19.4 Domain Adaptation: Bridging Source and Target Domains

Right, so you’ve got your fancy pre-trained model. It’s a masterpiece, trained on millions of generic images from a dataset we’ll call ImageNet. It can tell a Persian cat from a Maine Coon with unnerving accuracy. But you? You need to spot the difference between a slightly under-ripe and a perfectly ripe strawberry on a conveyor belt. Your problem isn’t just a different class; it’s a whole different world of data. The lighting is weird, the background is a noisy factory floor, and the strawberries are photographed from odd angles. This, my friend, is the problem of domain shift, and the art of wrestling your general-purpose model to work on your specific, weird data is called Domain Adaptation.

It’s the core of what makes transfer learning useful. You’re not starting from scratch; you’re taking a model that knows what “edges,” “shapes,” and “textures” are and teaching it that in your domain, those features combine to mean “rotten berry” instead of “cat.”

The Two Pillars: Feature Extraction and Fine-Tuning

Think of your pre-trained model as having two parts:

The Feature Extractor (the convolutional base): This is the part that has learned all those wonderful, generic patterns. It’s seen so many images that it’s really, really good at turning a raw pixel mess into a dense, meaningful representation. We want to keep almost all of this as-is.
The Classifier (the top layers): This is the part that looks at those rich features and says, “Ah, yes, these features most closely align with ‘class: sports car’.” This part is almost useless to us now. It only knows how to classify the 1000 classes of ImageNet, not your strawberry-ripeness spectrum.

Our strategy is simple: chop off the original classifier and replace it with a new one that we train from scratch for our task. This new head will learn to interpret the features from the pre-trained base in the context of our new domain.

import tensorflow as tf
from tensorflow import keras
from tensorflow.keras import layers

# Let's say we're using MobileNetV2 pre-trained on ImageNet
base_model = keras.applications.MobileNetV2(
    input_shape=(224, 224, 3),
    include_top=False,  # This is the key!

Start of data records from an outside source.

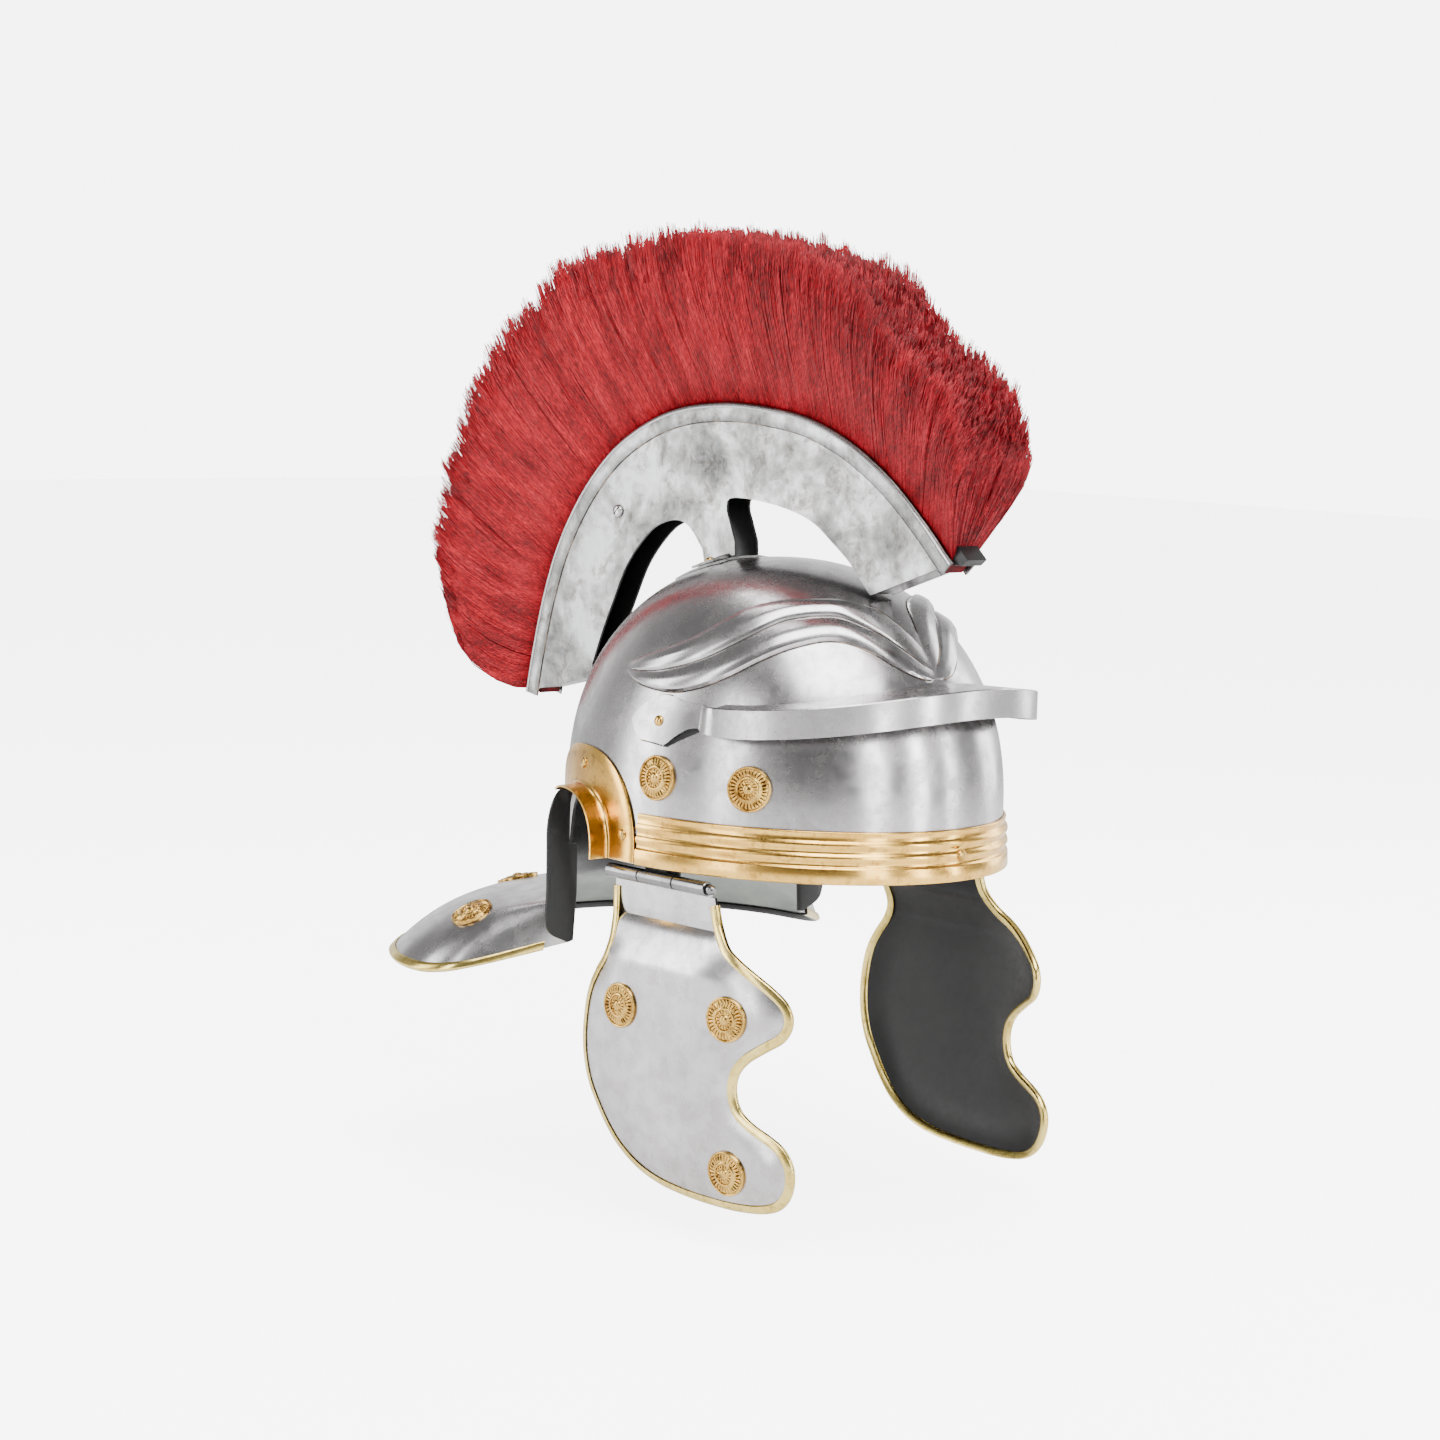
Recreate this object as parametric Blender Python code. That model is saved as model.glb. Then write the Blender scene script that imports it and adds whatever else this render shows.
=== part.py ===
"""Roman legionary helmet: steel skull bowl with embossed brows, brow guard, ear guards,
neck guard, hinged cheek pieces and a fore-and-aft crest of red hair.

Frame: origin at the centre of the bowl's rim plane, -Y is the front, +X the wearer's left,
+Z up. Lengths are in metres."""
import math

import bmesh
import bpy
import numpy as np
from mathutils import Vector
from mathutils.geometry import delaunay_2d_cdt

for old in list(bpy.data.objects):
    bpy.data.objects.remove(old, do_unlink=True)

MM = 0.001

# Sizes of the skull bowl
BOWL_HALF_LENGTH = 115.0 * MM
BOWL_HALF_WIDTH = 93.5 * MM
BOWL_HEIGHT = 139.8 * MM
BOWL_WIDEST_HEIGHT = 26.9 * MM
BOWL_RIM_SHARE = 1.007
BOWL_RISE_POWER = 2.204
BOWL_ROUND_POWER = 2.15
SHEET = 1.5 * MM
SEAT_GAP = 0.3 * MM
BROW_HEIGHT = 3.0 * MM

# Sizes of the rim band
BAND_HEIGHT = 24.0 * MM
BAND_PROUD = 2.4 * MM
BAND_END = -2.0 * MM

# Sizes of the brow guard
VISOR_SIDE_ROOM = 4.5 * MM
VISOR_FRONT_ROOM = 12.0 * MM
VISOR_HALF_WIDTH = BOWL_HALF_WIDTH + VISOR_SIDE_ROOM
VISOR_REACH = BOWL_HALF_LENGTH + VISOR_FRONT_ROOM
VISOR_PLAN_POWER = 2.3
VISOR_FRONT_HEIGHT = 89.0 * MM
VISOR_SIDE_HEIGHT = 77.5 * MM
VISOR_DROP = 13.5 * MM
VISOR_END_DROP = 12.2 * MM
VISOR_SHEET = 1.4 * MM

# Sizes of the ear guards and of the cut-out behind them
EAR_MIDDLE = 47.0 * MM
EAR_ARCH_LENGTH = 27.0 * MM
EAR_ARCH_HEIGHT = 30.0 * MM
EAR_ARCH_POWER = 2.4
EAR_PLATE_MIDDLE = 45.5 * MM
EAR_PLATE_LENGTH = 45.5 * MM
EAR_PLATE_HEIGHT = 50.0 * MM
EAR_STAND_OUT = 12.0 * MM
EAR_WALL_END = 61.6 * MM
EAR_STEP = 0.2 * MM
EAR_SHEET = 1.0 * MM
EAR_CUT_MIDDLE = 43.5 * MM
EAR_CUT_LENGTH = 21.5 * MM
EAR_CUT_HEIGHT = 27.5 * MM
EAR_CUT_DEPTH = 33.0 * MM
EAR_CUT_PAST = 16.0 * MM

# Sizes of the neck guard
NECK_FRONT = 63.2 * MM
NECK_SIDE = 35.5 * MM
NECK_REAR = 73.0 * MM
NECK_HALF_WIDTH = BOWL_HALF_WIDTH + NECK_SIDE
NECK_REACH = BOWL_HALF_LENGTH + NECK_REAR
NECK_DROP = 63.5 * MM
NAPE_DROP = 52.8 * MM
NAPE_TUCK = 3.0 * MM
FLANGE_PROUD = 0.1 * MM
FLANGE_HALF_WIDTH = BOWL_HALF_WIDTH + FLANGE_PROUD
FLANGE_SHEET = 1.6 * MM
FLANGE_FOOT = 48.0 * MM

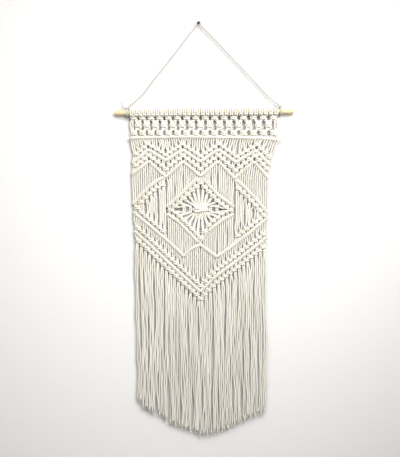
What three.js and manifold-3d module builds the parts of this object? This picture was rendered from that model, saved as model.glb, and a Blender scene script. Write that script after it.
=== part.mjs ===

This drops the original classifier.
    weights='imagenet'
)

# We don't want to re-train the entire feature extractor (yet). Let's freeze it.
base_model.trainable = False

# Now, add our own shiny new classifier on top.
inputs = keras.Input(shape=(224, 224, 3))
x = base_model(inputs, training=False)  # Note: training=False is important here when base is frozen.
x = layers.GlobalAveragePooling2D()(x)  # Converts the 4D output to 2D
x = layers.Dropout(0.2)(x)  # Always a good idea for regularization
outputs = layers.Dense(3, activation='softmax')(x)  # Let's say we have 3 ripeness classes

model = keras.Model(inputs, outputs)

model.compile(
    optimizer='adam',
    loss='sparse_categorical_crossentropy',
    metrics=['accuracy']
)

Why freeze the base model? Because if we don’t, the large, pre-trained weights will update drastically with our small, domain-specific dataset and we’ll instantly destroy all that valuable general knowledge. This is called catastrophic forgetting, and it’s the first pitfall everyone hits. You start with a brilliant model and end up with a highly specialized idiot.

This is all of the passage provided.